On the other hand, I also chatted with an author who shook her head as she related that nearly everybody thinks they can write a book. Maybe most people COULD write a book, but that fact is most DON”T. But there sure are a lot of people who do. Just walk into The King’s English or one of the mega bookstores, and you’ll wonder, “How can I join and compete with ALL THESE WRITERS? Am I crazy to think I can?

So what else is freaking me out? The 5 pages I sent to my session leaders. It needed to be the start of a story/book AND it is supposed to be our best writing. Don’t know about that, but I sent it anyway because it was all I had, AND it needs work, AND I also question my use of dialect.

The first chapter is set in England, and I hear a British accent in my head when I write, but here’s the rub or rubS:

  • Never been to England.
  • Don’t know which accents come from where.
  • My attempt sounds more Irish than English.

So here it is, past midnight. And I decide to research how or if a writer should even try to use dialect in building characters. The advice I learned from Ms.

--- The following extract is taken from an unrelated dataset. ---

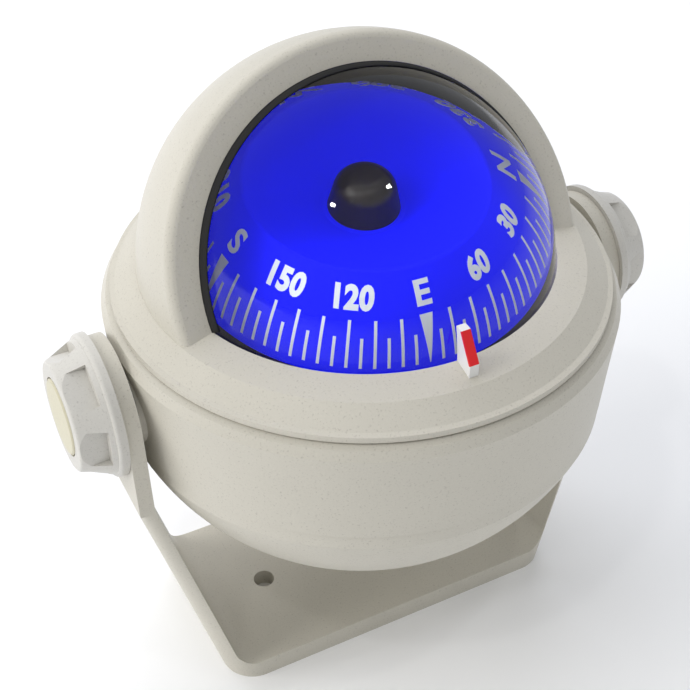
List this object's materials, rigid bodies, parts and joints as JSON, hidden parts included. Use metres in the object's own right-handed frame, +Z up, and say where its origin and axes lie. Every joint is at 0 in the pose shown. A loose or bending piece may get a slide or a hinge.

Vaughn (quoted above) and Cameron Michaels is as follows:

  • Write in standard English – NOT phonetically!
  • Cadence and rhythm suggest the dialect.
  • DON’T use “wanna, shoulda, coulda and oughta”.
  • DO use “wanna, shoulda, coulda and oughta”. (That choice gets mixed reviews.)

Has anyone who stumbles onto this blog ever experimented with writing dialect? What were the results? Stuck with it? Abandoned it? Rewrote story to include Americans without accents?

I’ll let you know what my colleagues and facilitators suggest after they read my characters’ British/Irish dialects. (Gulping. Crossing fingers. Heading for bed.)